Short problem =>
Reproduce exactly the lines below, from the first through the one containing "its outlet tailpiece.", and nothing more.

Given information =>
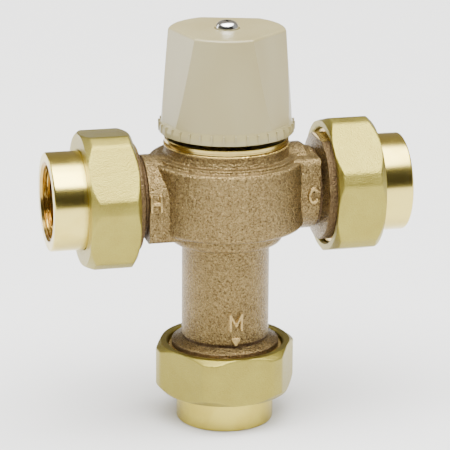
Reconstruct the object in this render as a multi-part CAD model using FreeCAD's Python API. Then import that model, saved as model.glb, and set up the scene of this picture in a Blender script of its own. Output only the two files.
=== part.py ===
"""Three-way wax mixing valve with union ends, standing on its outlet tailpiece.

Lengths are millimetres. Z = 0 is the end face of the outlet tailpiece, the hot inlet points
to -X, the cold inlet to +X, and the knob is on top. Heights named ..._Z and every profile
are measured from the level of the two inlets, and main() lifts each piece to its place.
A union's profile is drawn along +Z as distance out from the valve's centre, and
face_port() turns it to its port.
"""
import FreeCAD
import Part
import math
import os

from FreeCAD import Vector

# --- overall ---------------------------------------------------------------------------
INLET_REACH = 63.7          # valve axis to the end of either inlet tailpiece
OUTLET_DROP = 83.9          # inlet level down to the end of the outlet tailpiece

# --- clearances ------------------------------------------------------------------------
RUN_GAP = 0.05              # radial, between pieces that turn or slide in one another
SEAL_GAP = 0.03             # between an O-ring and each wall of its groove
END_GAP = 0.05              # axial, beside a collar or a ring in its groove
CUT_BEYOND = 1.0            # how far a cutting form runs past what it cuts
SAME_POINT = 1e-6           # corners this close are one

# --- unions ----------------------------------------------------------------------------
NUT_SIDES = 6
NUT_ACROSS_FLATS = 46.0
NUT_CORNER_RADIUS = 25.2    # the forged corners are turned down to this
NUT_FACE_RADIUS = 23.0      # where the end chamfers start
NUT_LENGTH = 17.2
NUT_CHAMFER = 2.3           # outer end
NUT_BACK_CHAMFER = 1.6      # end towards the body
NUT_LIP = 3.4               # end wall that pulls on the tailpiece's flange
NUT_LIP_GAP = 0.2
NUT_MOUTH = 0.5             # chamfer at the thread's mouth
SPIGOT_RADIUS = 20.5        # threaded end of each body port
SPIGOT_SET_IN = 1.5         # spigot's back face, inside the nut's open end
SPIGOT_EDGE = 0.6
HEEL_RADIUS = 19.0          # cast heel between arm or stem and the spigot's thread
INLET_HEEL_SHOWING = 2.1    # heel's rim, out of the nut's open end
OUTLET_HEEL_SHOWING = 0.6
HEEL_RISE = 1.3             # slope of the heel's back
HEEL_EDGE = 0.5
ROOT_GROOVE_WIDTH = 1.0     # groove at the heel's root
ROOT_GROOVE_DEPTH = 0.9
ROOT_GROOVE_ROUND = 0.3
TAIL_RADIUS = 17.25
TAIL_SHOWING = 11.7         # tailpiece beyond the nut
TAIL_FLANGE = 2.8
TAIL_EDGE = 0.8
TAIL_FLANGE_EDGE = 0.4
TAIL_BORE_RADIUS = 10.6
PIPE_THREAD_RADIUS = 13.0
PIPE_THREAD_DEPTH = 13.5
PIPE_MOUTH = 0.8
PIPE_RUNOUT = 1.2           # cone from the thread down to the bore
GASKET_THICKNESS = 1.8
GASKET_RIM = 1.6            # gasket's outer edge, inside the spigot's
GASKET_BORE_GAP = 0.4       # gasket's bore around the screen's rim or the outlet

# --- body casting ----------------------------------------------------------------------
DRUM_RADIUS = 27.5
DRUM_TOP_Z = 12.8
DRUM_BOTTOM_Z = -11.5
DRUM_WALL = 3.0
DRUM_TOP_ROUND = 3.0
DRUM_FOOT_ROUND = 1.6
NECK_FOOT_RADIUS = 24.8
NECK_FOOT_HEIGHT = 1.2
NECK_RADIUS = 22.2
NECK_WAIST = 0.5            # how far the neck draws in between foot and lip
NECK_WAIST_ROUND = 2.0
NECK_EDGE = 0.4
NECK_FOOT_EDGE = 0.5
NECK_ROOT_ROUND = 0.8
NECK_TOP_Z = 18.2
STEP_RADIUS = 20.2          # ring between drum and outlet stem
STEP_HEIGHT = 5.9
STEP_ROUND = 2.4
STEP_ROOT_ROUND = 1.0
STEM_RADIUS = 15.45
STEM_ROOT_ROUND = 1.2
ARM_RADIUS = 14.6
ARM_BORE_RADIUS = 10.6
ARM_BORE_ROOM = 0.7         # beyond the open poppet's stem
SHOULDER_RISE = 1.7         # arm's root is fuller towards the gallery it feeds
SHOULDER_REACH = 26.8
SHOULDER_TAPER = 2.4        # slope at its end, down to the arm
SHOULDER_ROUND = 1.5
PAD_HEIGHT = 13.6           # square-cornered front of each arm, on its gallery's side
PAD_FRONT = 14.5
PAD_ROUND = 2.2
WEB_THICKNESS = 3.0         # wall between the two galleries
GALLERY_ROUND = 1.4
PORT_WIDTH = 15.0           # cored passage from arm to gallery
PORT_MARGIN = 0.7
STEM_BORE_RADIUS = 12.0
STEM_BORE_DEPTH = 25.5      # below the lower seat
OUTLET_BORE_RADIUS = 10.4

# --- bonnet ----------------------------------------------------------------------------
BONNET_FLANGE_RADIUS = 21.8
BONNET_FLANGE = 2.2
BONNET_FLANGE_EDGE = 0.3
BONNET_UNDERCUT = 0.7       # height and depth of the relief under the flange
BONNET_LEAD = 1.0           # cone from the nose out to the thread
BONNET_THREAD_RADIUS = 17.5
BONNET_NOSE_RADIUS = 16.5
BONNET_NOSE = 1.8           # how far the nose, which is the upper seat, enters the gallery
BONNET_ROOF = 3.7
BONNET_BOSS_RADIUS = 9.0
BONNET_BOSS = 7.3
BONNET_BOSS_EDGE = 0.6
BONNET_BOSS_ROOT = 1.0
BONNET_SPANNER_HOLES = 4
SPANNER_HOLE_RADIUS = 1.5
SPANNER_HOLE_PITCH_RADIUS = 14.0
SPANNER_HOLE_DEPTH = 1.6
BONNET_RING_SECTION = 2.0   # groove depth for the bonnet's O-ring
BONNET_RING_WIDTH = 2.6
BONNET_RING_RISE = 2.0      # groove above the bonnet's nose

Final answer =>
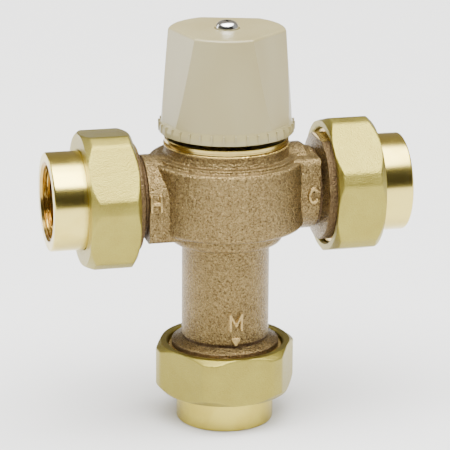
Reconstruct the object in this render as a multi-part CAD model using FreeCAD's Python API. Then import that model, saved as model.glb, and set up the scene of this picture in a Blender script of its own. Output only the two files.
=== part.py ===
"""Three-way wax mixing valve with union ends, standing on its outlet tailpiece.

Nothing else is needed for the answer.